_Dataset extract_
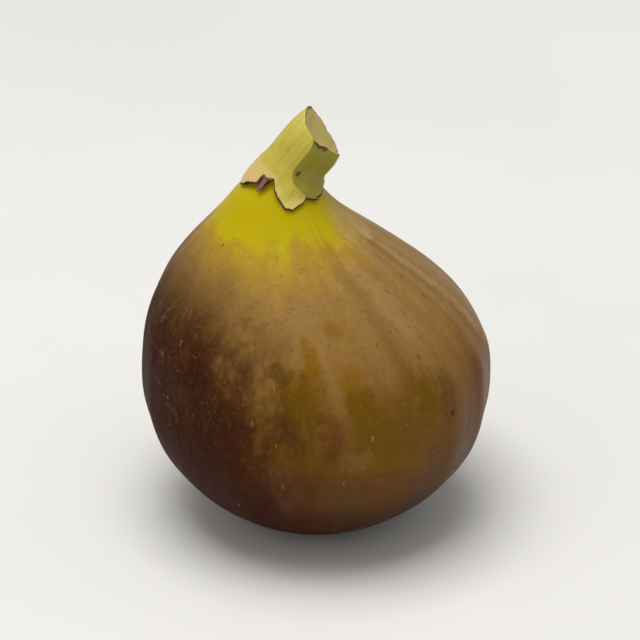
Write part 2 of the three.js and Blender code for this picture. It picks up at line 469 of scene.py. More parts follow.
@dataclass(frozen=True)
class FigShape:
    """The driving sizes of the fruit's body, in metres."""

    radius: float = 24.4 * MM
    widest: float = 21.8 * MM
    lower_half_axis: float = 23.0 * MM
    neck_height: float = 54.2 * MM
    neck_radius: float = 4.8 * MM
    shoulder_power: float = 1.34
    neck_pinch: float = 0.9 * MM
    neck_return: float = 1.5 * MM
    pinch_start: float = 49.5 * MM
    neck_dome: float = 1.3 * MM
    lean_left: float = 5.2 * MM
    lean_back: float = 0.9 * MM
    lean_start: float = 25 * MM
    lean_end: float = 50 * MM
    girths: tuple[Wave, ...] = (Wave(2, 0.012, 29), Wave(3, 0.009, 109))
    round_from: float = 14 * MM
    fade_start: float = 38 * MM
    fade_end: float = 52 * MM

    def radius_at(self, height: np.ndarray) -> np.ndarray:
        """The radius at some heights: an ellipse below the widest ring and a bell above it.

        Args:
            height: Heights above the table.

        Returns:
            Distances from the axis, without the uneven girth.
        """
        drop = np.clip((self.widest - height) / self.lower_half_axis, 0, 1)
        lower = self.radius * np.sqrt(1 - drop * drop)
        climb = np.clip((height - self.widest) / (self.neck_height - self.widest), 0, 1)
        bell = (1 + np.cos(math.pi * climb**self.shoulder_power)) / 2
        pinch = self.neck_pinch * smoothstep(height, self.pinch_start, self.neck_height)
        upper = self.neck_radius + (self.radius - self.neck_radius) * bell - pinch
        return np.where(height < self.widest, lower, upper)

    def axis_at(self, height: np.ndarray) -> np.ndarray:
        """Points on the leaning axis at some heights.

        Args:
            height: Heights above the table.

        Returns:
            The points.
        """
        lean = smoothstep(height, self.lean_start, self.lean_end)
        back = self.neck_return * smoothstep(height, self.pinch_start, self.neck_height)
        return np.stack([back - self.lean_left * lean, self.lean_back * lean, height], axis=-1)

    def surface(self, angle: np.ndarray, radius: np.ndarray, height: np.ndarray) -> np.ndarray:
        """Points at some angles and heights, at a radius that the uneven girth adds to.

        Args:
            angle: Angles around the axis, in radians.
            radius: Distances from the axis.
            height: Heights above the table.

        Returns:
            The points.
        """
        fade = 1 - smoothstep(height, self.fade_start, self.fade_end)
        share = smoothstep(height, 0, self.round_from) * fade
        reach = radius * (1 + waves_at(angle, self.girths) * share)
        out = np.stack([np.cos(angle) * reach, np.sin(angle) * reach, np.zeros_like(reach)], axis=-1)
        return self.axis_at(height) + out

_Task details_
Please give an exact restatement of only the lines from the beginning of the material above to the line with "return np.where(height <", inclusive.

_Result_
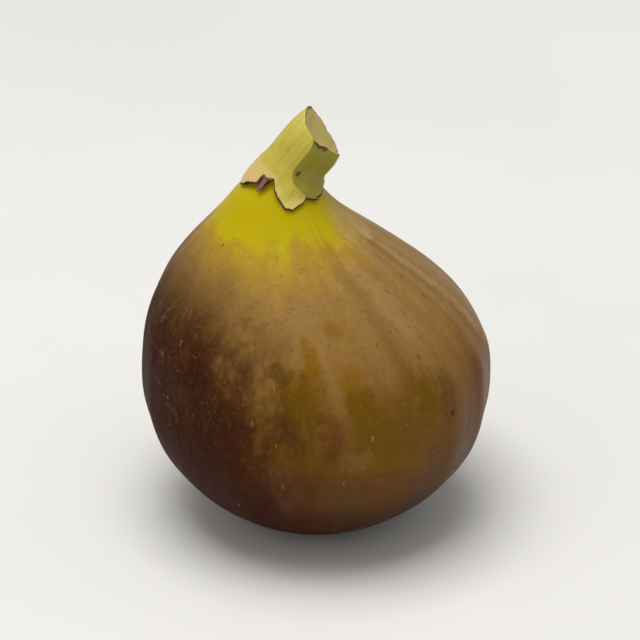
Write part 2 of the three.js and Blender code for this picture. It picks up at line 469 of scene.py. More parts follow.
@dataclass(frozen=True)
class FigShape:
    """The driving sizes of the fruit's body, in metres."""

    radius: float = 24.4 * MM
    widest: float = 21.8 * MM
    lower_half_axis: float = 23.0 * MM
    neck_height: float = 54.2 * MM
    neck_radius: float = 4.8 * MM
    shoulder_power: float = 1.34
    neck_pinch: float = 0.9 * MM
    neck_return: float = 1.5 * MM
    pinch_start: float = 49.5 * MM
    neck_dome: float = 1.3 * MM
    lean_left: float = 5.2 * MM
    lean_back: float = 0.9 * MM
    lean_start: float = 25 * MM
    lean_end: float = 50 * MM
    girths: tuple[Wave, ...] = (Wave(2, 0.012, 29), Wave(3, 0.009, 109))
    round_from: float = 14 * MM
    fade_start: float = 38 * MM
    fade_end: float = 52 * MM

    def radius_at(self, height: np.ndarray) -> np.ndarray:
        """The radius at some heights: an ellipse below the widest ring and a bell above it.

        Args:
            height: Heights above the table.

        Returns:
            Distances from the axis, without the uneven girth.
        """
        drop = np.clip((self.widest - height) / self.lower_half_axis, 0, 1)
        lower = self.radius * np.sqrt(1 - drop * drop)
        climb = np.clip((height - self.widest) / (self.neck_height - self.widest), 0, 1)
        bell = (1 + np.cos(math.pi * climb**self.shoulder_power)) / 2
        pinch = self.neck_pinch * smoothstep(height, self.pinch_start, self.neck_height)
        upper = self.neck_radius + (self.radius - self.neck_radius) * bell - pinch
        return np.where(height < self.widest, lower, upper)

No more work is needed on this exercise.